## Recorded data

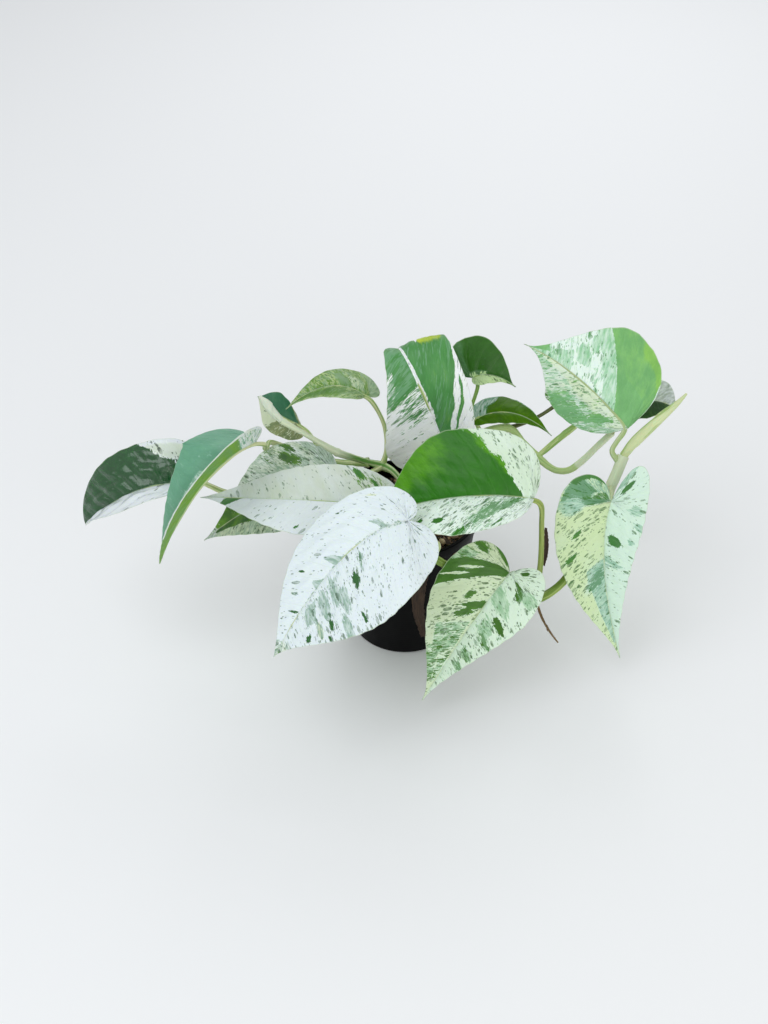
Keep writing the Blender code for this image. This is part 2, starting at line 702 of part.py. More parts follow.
def soil_height(x, y):
    """The uneven top of the soil."""
    return SOIL_TOP + SOIL_BUMP * (
        math.sin(x / 6.1 + 0.4) * math.cos(y / 7.3) + 0.5 * math.sin((x + 2 * y) / 5.2)
    )


def block(name, centre, size, spin, tilt, slot):
    """A bark chip: a box with its ends narrowed, turned and tilted."""
    points = []
    for x in (-1, 1):
        for y in (-1, 1):
            for z in (-1, 1):
                narrow = CHIP_NARROWING if x * y > 0 else 1.0
                p = np.array([x * size[0], y * size[1] * narrow, z * size[2]]) / 2
                p = (
                    p[0] * math.cos(tilt) - p[2] * math.sin(tilt), p[1],
                    p[0] * math.sin(tilt) + p[2] * math.cos(tilt),
                )
                points.append((
                    centre[0] + p[0] * math.cos(spin) - p[1] * math.sin(spin),
                    centre[1] + p[0] * math.sin(spin) + p[1] * math.cos(spin),
                    centre[2] + p[2],
                ))
    faces = [(0, 1, 3, 2), (4, 6, 7, 5), (0, 4, 5, 1), (2, 3, 7, 6), (0, 2, 6, 4), (1, 5, 7, 3)]
    return mesh_object(name, points, faces, slot)


def pebble(name, centre, radius, slot):
    made = bmesh.new()
    bmesh.ops.create_icosphere(made, subdivisions=1, radius=radius)
    stretch = np.array([1.0, 1.0, PEBBLE_FLATNESS])
    points = [np.array(centre) + stretch * np.array(vertex.co) for vertex in made.verts]
    faces = [tuple(v.index for v in face.verts) for face in made.faces]
    made.free()
    return mesh_object(name, points, faces, slot)


def soil():
    """The bark mix: a block that fills the pot, with chips and pebbles on top."""
    foot = POT_FLOOR + SOIL_GAP
    profile = [(0, foot), (inner_radius(foot) - SOIL_GAP, foot),
               (inner_radius(SOIL_TOP) - SOIL_GAP, SOIL_TOP)]
    edge = inner_radius(SOIL_TOP) - SOIL_GAP
    for k in range(1, SOIL_RINGS):
        profile.append((edge * (1 - k / SOIL_RINGS), SOIL_TOP))
    profile.append((0, SOIL_TOP))
    made = lathe("soil", profile, "soil")
    for vertex in made.data.vertices:
        x, y, z = (c / MM for c in vertex.co)
        if z > foot + 1 and math.hypot(x, y) < edge - 1:
            vertex.co.z = MM * soil_height(x, y)
    draw = random.Random(SOIL_SEED)
    loose = []
    for k in range(CHIP_COUNT + PEBBLE_COUNT):
        turn = draw.uniform(0, 2 * math.pi)
        reach = CHIP_SPREAD * math.sqrt(draw.random())
        x = reach * math.cos(turn)
        y = reach * math.sin(turn)
        centre = (x, y, soil_height(x, y) + LOOSE_LIFT)
        if k < CHIP_COUNT:
            size = [draw.uniform(*span) for span in (CHIP_LENGTH, CHIP_WIDTH, CHIP_DEPTH)]
            spin = draw.uniform(0, math.pi)
            tilt = draw.uniform(-CHIP_TILT, CHIP_TILT)
            loose.append(block("chip_%d" % k, centre, size, spin, tilt, "soil"))
        else:
            loose.append(pebble("pebble_%d" % k, centre, draw.uniform(*PEBBLE_RADIUS), "soil"))
    combine(made, loose, "UNION", "MANIFOLD")
    holes = [stem_hole(name + "_hole", rows) for name, rows in STEMS.items()]
    return combine(made, holes, "DIFFERENCE", "MANIFOLD")


def main():
    clear_scene()
    pot()
    soil()
    for name, rows in STEMS.items():
        stem(name, rows)
    skin = stem_skin()
    for name, rows in SHOOTS.items():
        tube(name, smooth_path(seated(rows, skin), SHOOT_STEP), STEM_SIDES, "new_leaf")
    for name, rows in ROOTS.items():
        tube(name, smooth_path(seated(rows, skin), ROOT_STEP), STALK_SIDES, "root")
    for name, spec in SHEATHS.items():
        sheath(name, spec)
    for name, spec in LEAVES.items():
        leaf(name, spec, skin)


main()
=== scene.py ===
# %% [markdown]
# A potted marble queen pothos, dressed for the studio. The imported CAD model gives
# every piece its place and its size, and this notebook lays a finer piece over each
# of its solids: marbled leaves with their veins, striped stems, furled new leaves,
# dry sheaths, bark mix, and the black nursery pot. Numbers are millimetres in the
# plant's own frame, with X to the right, Y away from the viewer and Z up from the
# surface that the pot stands on. Meshes are made in metres.

import json
import math
import random

import bmesh
import bpy
import numpy as np
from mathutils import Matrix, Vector, noise

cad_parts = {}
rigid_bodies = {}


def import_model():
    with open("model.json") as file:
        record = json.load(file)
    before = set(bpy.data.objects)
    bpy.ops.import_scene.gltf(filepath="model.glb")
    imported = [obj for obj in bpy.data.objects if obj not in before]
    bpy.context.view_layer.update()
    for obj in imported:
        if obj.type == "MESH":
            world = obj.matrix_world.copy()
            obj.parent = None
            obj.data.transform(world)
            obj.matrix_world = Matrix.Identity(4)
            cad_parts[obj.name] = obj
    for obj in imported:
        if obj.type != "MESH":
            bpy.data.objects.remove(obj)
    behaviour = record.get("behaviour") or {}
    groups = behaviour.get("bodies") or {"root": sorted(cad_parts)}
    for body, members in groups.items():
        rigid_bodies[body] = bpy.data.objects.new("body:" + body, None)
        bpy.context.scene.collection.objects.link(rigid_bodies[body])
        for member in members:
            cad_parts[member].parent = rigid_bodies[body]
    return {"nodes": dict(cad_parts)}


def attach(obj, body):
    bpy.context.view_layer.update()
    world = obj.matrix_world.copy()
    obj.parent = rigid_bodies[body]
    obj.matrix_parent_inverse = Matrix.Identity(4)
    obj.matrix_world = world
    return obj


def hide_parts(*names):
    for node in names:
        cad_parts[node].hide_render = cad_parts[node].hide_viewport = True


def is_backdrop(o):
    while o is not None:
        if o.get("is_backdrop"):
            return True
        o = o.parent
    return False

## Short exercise
Copy out each line exactly.

## Response to this task
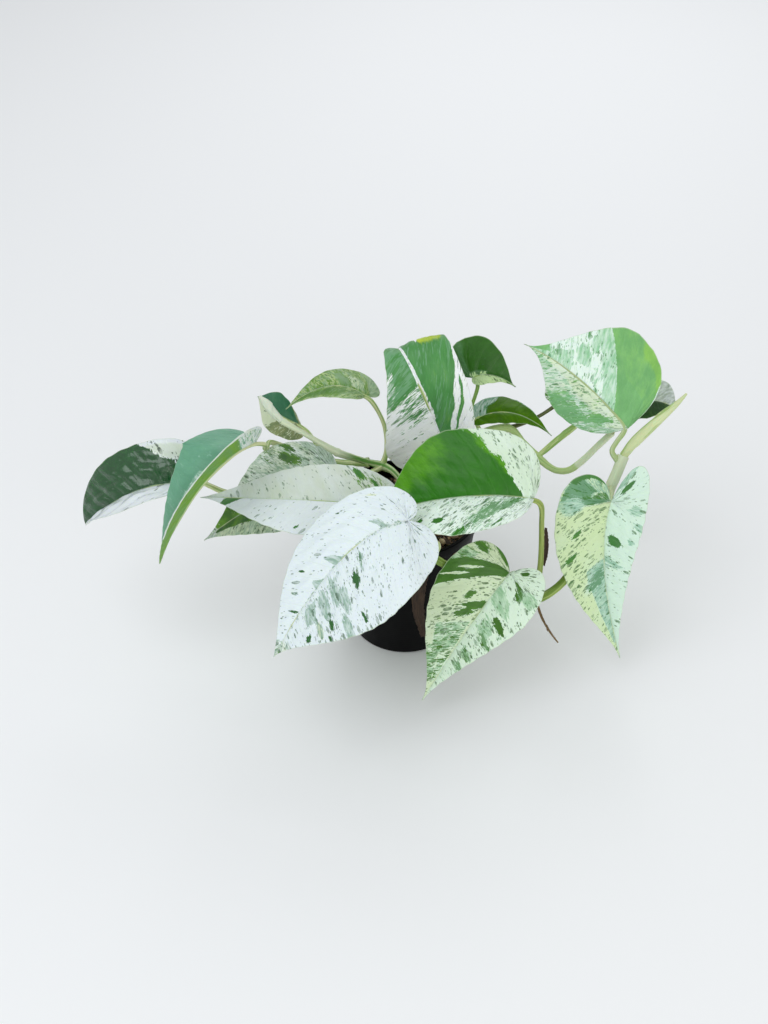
Keep writing the Blender code for this image. This is part 2, starting at line 702 of part.py. More parts follow.
def soil_height(x, y):
    """The uneven top of the soil."""
    return SOIL_TOP + SOIL_BUMP * (
        math.sin(x / 6.1 + 0.4) * math.cos(y / 7.3) + 0.5 * math.sin((x + 2 * y) / 5.2)
    )


def block(name, centre, size, spin, tilt, slot):
    """A bark chip: a box with its ends narrowed, turned and tilted."""
    points = []
    for x in (-1, 1):
        for y in (-1, 1):
            for z in (-1, 1):
                narrow = CHIP_NARROWING if x * y > 0 else 1.0
                p = np.array([x * size[0], y * size[1] * narrow, z * size[2]]) / 2
                p = (
                    p[0] * math.cos(tilt) - p[2] * math.sin(tilt), p[1],
                    p[0] * math.sin(tilt) + p[2] * math.cos(tilt),
                )
                points.append((
                    centre[0] + p[0] * math.cos(spin) - p[1] * math.sin(spin),
                    centre[1] + p[0] * math.sin(spin) + p[1] * math.cos(spin),
                    centre[2] + p[2],
                ))
    faces = [(0, 1, 3, 2), (4, 6, 7, 5), (0, 4, 5, 1), (2, 3, 7, 6), (0, 2, 6, 4), (1, 5, 7, 3)]
    return mesh_object(name, points, faces, slot)


def pebble(name, centre, radius, slot):
    made = bmesh.new()
    bmesh.ops.create_icosphere(made, subdivisions=1, radius=radius)
    stretch = np.array([1.0, 1.0, PEBBLE_FLATNESS])
    points = [np.array(centre) + stretch * np.array(vertex.co) for vertex in made.verts]
    faces = [tuple(v.index for v in face.verts) for face in made.faces]
    made.free()
    return mesh_object(name, points, faces, slot)


def soil():
    """The bark mix: a block that fills the pot, with chips and pebbles on top."""
    foot = POT_FLOOR + SOIL_GAP
    profile = [(0, foot), (inner_radius(foot) - SOIL_GAP, foot),
               (inner_radius(SOIL_TOP) - SOIL_GAP, SOIL_TOP)]
    edge = inner_radius(SOIL_TOP) - SOIL_GAP
    for k in range(1, SOIL_RINGS):
        profile.append((edge * (1 - k / SOIL_RINGS), SOIL_TOP))
    profile.append((0, SOIL_TOP))
    made = lathe("soil", profile, "soil")
    for vertex in made.data.vertices:
        x, y, z = (c / MM for c in vertex.co)
        if z > foot + 1 and math.hypot(x, y) < edge - 1:
            vertex.co.z = MM * soil_height(x, y)
    draw = random.Random(SOIL_SEED)
    loose = []
    for k in range(CHIP_COUNT + PEBBLE_COUNT):
        turn = draw.uniform(0, 2 * math.pi)
        reach = CHIP_SPREAD * math.sqrt(draw.random())
        x = reach * math.cos(turn)
        y = reach * math.sin(turn)
        centre = (x, y, soil_height(x, y) + LOOSE_LIFT)
        if k < CHIP_COUNT:
            size = [draw.uniform(*span) for span in (CHIP_LENGTH, CHIP_WIDTH, CHIP_DEPTH)]
            spin = draw.uniform(0, math.pi)
            tilt = draw.uniform(-CHIP_TILT, CHIP_TILT)
            loose.append(block("chip_%d" % k, centre, size, spin, tilt, "soil"))
        else:
            loose.append(pebble("pebble_%d" % k, centre, draw.uniform(*PEBBLE_RADIUS), "soil"))
    combine(made, loose, "UNION", "MANIFOLD")
    holes = [stem_hole(name + "_hole", rows) for name, rows in STEMS.items()]
    return combine(made, holes, "DIFFERENCE", "MANIFOLD")


def main():
    clear_scene()
    pot()
    soil()
    for name, rows in STEMS.items():
        stem(name, rows)
    skin = stem_skin()
    for name, rows in SHOOTS.items():
        tube(name, smooth_path(seated(rows, skin), SHOOT_STEP), STEM_SIDES, "new_leaf")
    for name, rows in ROOTS.items():
        tube(name, smooth_path(seated(rows, skin), ROOT_STEP), STALK_SIDES, "root")
    for name, spec in SHEATHS.items():
        sheath(name, spec)
    for name, spec in LEAVES.items():
        leaf(name, spec, skin)


main()
=== scene.py ===
# %% [markdown]
# A potted marble queen pothos, dressed for the studio. The imported CAD model gives
# every piece its place and its size, and this notebook lays a finer piece over each
# of its solids: marbled leaves with their veins, striped stems, furled new leaves,
# dry sheaths, bark mix, and the black nursery pot. Numbers are millimetres in the
# plant's own frame, with X to the right, Y away from the viewer and Z up from the
# surface that the pot stands on. Meshes are made in metres.

import json
import math
import random

import bmesh
import bpy
import numpy as np
from mathutils import Matrix, Vector, noise

cad_parts = {}
rigid_bodies = {}


def import_model():
    with open("model.json") as file:
        record = json.load(file)
    before = set(bpy.data.objects)
    bpy.ops.import_scene.gltf(filepath="model.glb")
    imported = [obj for obj in bpy.data.objects if obj not in before]
    bpy.context.view_layer.update()
    for obj in imported:
        if obj.type == "MESH":
            world = obj.matrix_world.copy()
            obj.parent = None
            obj.data.transform(world)
            obj.matrix_world = Matrix.Identity(4)
            cad_parts[obj.name] = obj
    for obj in imported:
        if obj.type != "MESH":
            bpy.data.objects.remove(obj)
    behaviour = record.get("behaviour") or {}
    groups = behaviour.get("bodies") or {"root": sorted(cad_parts)}
    for body, members in groups.items():
        rigid_bodies[body] = bpy.data.objects.new("body:" + body, None)
        bpy.context.scene.collection.objects.link(rigid_bodies[body])
        for member in members:
            cad_parts[member].parent = rigid_bodies[body]
    return {"nodes": dict(cad_parts)}


def attach(obj, body):
    bpy.context.view_layer.update()
    world = obj.matrix_world.copy()
    obj.parent = rigid_bodies[body]
    obj.matrix_parent_inverse = Matrix.Identity(4)
    obj.matrix_world = world
    return obj


def hide_parts(*names):
    for node in names:
        cad_parts[node].hide_render = cad_parts[node].hide_viewport = True


def is_backdrop(o):
    while o is not None:
        if o.get("is_backdrop"):
            return True
        o = o.parent
    return False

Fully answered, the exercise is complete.